COLUMBUS – It didn’t get the attention of his spread offense. It wasn’t attached to a memorable image, like saying he wanted assistant coaches who coached like their hair was on fire.
But very soon after Urban Meyer was hired as Ohio State’s football coach in 2011, he said one of the most important elements in building a great football team was having a strong defensive line.
Seven years later, Ohio State has a defensive line so talented and so deep that it has been called the best in college football.
It is a label both the players and Meyer have embraced.
“We definitely care about that because who wouldn’t want to be known as the best defensive line, not only this year but in history,” defensive end Tyquan Lewis said.
Lewis, the 2016 Big Ten Defensive Lineman of the Year, surprised some people by returning for his senior year instead of going into the NFL draft.
That decision gave Ohio State four standout defensive ends – Sam Hubbard, Jalyn Holmes, Nick Bosa and Lewis.
Hubbard and Holmes were honorable mention All-Big Ten last season and Bosa had five sacks as a freshman in a season in which he was brought along slowly after ACL surgery his senior year of high school.
“We’ll be as good as anybody in America at defensive end,” Meyer said during spring practice.
The interior line is good and deep, too, with players like Dre’Mont Jones, Robert Landers and Tracy Sprinkle, a starter until he suffered a season-ending torn patellar tendor injury in the first quarter of last year’s opener against Bowling Green. Michael Hill eventually could join them if he returns from a suspension.
It wasn’t just players that Meyer recruited to build this impressive front line of the Buckeyes’ defense. Since 2014, the line has been coached by Larry Johnson who, like his current defensive line, has also been called the best in the country at what he does.
He has coached seven first-round NFL draft picks at OSU and Penn State and eight of his players have been named Big Ten Defensive Lineman of the Year.

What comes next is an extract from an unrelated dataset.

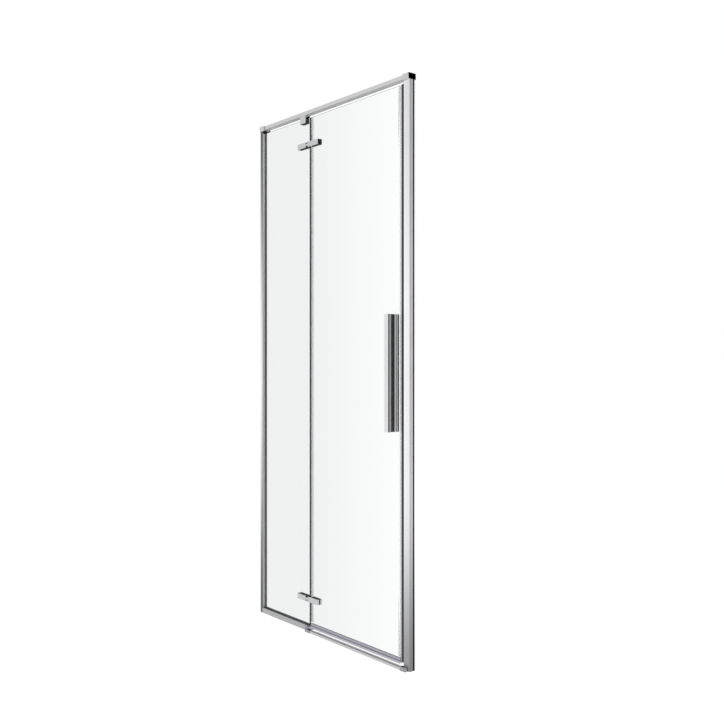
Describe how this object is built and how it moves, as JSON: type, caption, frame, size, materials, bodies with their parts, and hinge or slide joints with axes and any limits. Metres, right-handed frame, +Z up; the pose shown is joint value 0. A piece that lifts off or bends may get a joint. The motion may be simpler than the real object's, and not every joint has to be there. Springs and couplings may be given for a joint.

Ohio State defensive coordinator Greg Schiano gives the defensive line and Johnson high grades.
“The defensive line is really good. I think we have the best defensive line coach in America in Larry Johnson. He knows how to keep them all involved. We should never have a tired defensive lineman out there if, God willing, we stay healthy,” Schiano said.
Despite all the talk about being the best, Ohio State’s linemen say they won’t get caught up in it.
“We talk about it in the meeting room and it’s more of a motivation thing than hyping up our heads. Coach J (Johnson) says if that’s what they’re going to say about us then we’ve got to work and actually achieve it,” Hubbard said.
Holmes said, “You want praise. I’d be lying to you if I said I didn’t care. But at the end of the day you have to know that’s just preseason stuff. At the end of the day you want the postseason awards and you don’t really care about the preseason stuff.
“I feel like we’ve been keeping a real humble mind and working to push to be better,” he said.
If Ohio State is going to be the best defensive line in the country, sacking the quarterback is probably the area where it needs to show the most improvement.
OSU’s 28 sacks last season ranked seventh in the Big Ten and 58th nationally. Lewis led the Buckeyes with eight and Bosa’s five were second.
Those 28 sacks were the lowest total during Meyer’s five seasons at OSU an 17 short of the highest total of his tenure, 45 in 2014. That was two short of the school record of 47.
Schiano offered the theory during a Fox.com interview earlier this year that Ohio State emphasized disrupting the pass rather than hitting the quarterback last season as a possible explanation for the low sack numbers.
Johnson said during spring practice that his defensive linemen just needed to be quicker once the ball was snapped to pump up the sacks numbers.
“What you saw is that we weren’t taking that first step fast enough across the line of scrimmage. At the end of the day we have to get the quarterback on his back. We have to rev up our pass rush,” Johnson said.